Interim Headteacher, and mum of one, Farihah Alam (@farihahalam), shares how taking on challenges during her maternity leave gave her the courage to step up to headship when she returned to school.

In October 2023, I gave birth to my daughter having been a Deputy Headteacher at a school for just over 12 months. Having been the career woman in my twenties, I reached a point where my husband and I wanted to start a family and actually, work was going to have to take a backseat and for the first time in my career.  I welcomed it. 

I am fortunate in that my husband works for Teach First and with their flexible working policies, we were able to tap into Teachers SPL and use Shared Parental Leave so that across 11 months of leave shared between us, we only surrendered to the dreaded statutory maternity pay for about 5 weeks. 

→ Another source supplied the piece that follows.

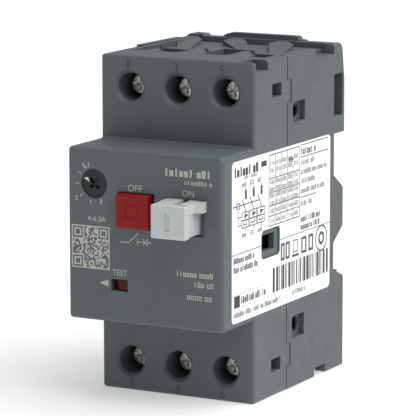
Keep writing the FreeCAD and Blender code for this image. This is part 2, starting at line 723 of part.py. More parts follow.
def build_rating_label():
    """Thin label on the right side, cut out around the side socket."""
    plate = box((HALF_WIDTH - LABEL_DEPTH, HALF_WIDTH - 0.05), LABEL_Y, LABEL_Z)
    plate = rounded(plate, LABEL_ROUND, runs_along_x)
    return plate.cut(rounded(box(*LABEL_WINDOW), SOCKET_ROUND + 0.1, runs_along_x))


# ---- Terminals --------------------------------------------------------------


def build_terminal_screw(middle, sign):
    """Clamp screw with a combined cross and slot recess."""
    head = rod_y(middle, TERMINAL_Z, SCREW_HEAD_R, (SCREW_TOP, SCREW_TOP + SCREW_HEAD_THICK))
    head = rounded(head, SCREW_EDGE, lambda low, high: high[1] < SCREW_TOP + 0.1 and high[0] - low[0] > 1)
    shank = rod_y(middle, TERMINAL_Z, SCREW_SHANK_R, (SCREW_TOP + 1, BAR_FRONT - 0.1))
    screw = fuse([head, shank])
    slot = box((middle - SCREW_SLOT_HALF, middle + SCREW_SLOT_HALF),
               (SCREW_TOP - OVER, SCREW_TOP + SCREW_SLOT_DEPTH),
               (TERMINAL_Z - SCREW_CUT_HALF, TERMINAL_Z + SCREW_CUT_HALF))
    upright = box((middle - SCREW_CUT_HALF, middle + SCREW_CUT_HALF),
                  (SCREW_TOP - OVER, SCREW_TOP + SCREW_CROSS_DEPTH),
                  (TERMINAL_Z - SCREW_CROSS_HALF, TERMINAL_Z + SCREW_CROSS_HALF))
    screw = screw.cut([slot, upright])
    return screw if sign > 0 else flip(screw)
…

I returned back to work the following Easter, and after an unsuccessful attempt at securing a flexible working arrangement, I felt quite deflated about being a senior leader and a working mum. As a professional, I am and have been a deeply committed teacher, but when it felt like I was torn between mum and school – it was the first time I had seriously considered leaving schools and the education sector entirely. 

With the help of a network of remarkable women and coaching that I received through MTPT, I was able to process the conflict that I felt, reframe what (at the time) were really negative emotions towards my return to work and actually settle back into school in a way that didn’t leave me with that horrid ‘mum guilt’ that everyone warns you about. 

Shortly after my return to school, in an unexpected turn of events, I found myself in a situation where the need to become interim headteacher arose and I was put into a position where I had very little choice: I was going to attempt to be mum and headteacher at once. Gulp. 

Whilst this wasn’t the first time in my career that something like this had happened, it was the first time I was in a situation where I had to really consider what my values were and how I could possibly take on such a big role whilst now having the biggest role ever: mother.

And just when I thought things couldn’t get more hectic, at the time of stepping into this headship, I was actually 5 weeks pregnant with our second child!

On paper, as I write this, I can totally understand why anyone would jump to the conclusion that the choices I have made as a leader and mother are quite frankly bonkers, but actually, when I found myself in this situation, the real question I asked myself was “well, why can’t I be a mum and headteacher?” and I decided that actually, in a world where there aren’t that many women attempting to do this, we need more to try, learn and change the rules at the table in the first place. 

So here I am, into the new academic year. I now have a daughter in nursery three days a week (thank you grandparents and husband for the other days) and I am 22 weeks pregnant with my second daughter. I can’t say this has been easy, but I have learnt some things along the way so far: 

  1. Have open and honest conversations with those in your network

When the opportunity to take up the headship came up, the first thing I did was go home and discuss it with my husband and family. I made it really clear to those above me that this wasn’t a decision I could make on my own. It needed to be a family decision for us all to consider the risks and benefits before we went any further. I am infinitely grateful to my loved ones for the support that they offer both in real terms with childcare but also just moral support on the difficult days.

2. Be transparent and vulnerable with your staff. 

I am a mother of 1 with another on the way. I can’t hide that (and boy, did I try in the first trimester). And nor should I hide it. In my opinion,  it works in my favour that my staff know that I have a daughter to work around and that sometimes, they won’t see me on the corridors because I just need a pregnant lady sit down. That’s okay. I don’t think I’ve lost any respect amongst the staff – if anything, I think it’s been a talking point for women in the school to consider how they may aspire to take on leadership roles in the future.

3. Don’t be afraid to seek help. 

I can’t do it all, all of the time. And that’s okay. Sometimes I need help with covering a Parents’ Evening. Sometimes I need a grandparent to help with a pick up. Sometimes I need someone to just listen to me rant on the drive home so that I can decompress and then be fully present when its time to come home and play. There is no shame in saying you need help because if you don’t ask, you don’t get.

4. Know your boundaries 

My senior team know that I am on pick up duty which means our SLT meetings can only run for a maximum of 90 minutes before I am out of the door. To date, no one has complained about me insisting on that. Yes, it means colleagues have to be more prepared and yes it means I’m sharper in keeping conversations focused – but no one resents not having to sit in a meeting room for more than 90 minutes, trust me. 

I also maintain that certain boundaries are sacrosanct: pick up, dinner time, Saturdays and special occasions – they are mine and I am entitled to them just like anyone else is. So I protect them at all costs. Again, as headteacher, colleagues respect you for modelling a healthy balance and your children will appreciate you being fully present.

5. Put your own oxygen mask on first

I read about this somewhere and it’s the notion that you can’t save anyone else until you’ve put your own oxygen mask on first. What does that look like for me? It’s a hot bath at the end of the day when my feet are done in. It’s some time in the swimming pool on my own without baby. It’s listening to a podcast on my own on the drive to work in the peace and serenity of my own car with no one there. And all of that is okay. Because without those things, I’m no use to my daughter, and I’m no use to my school.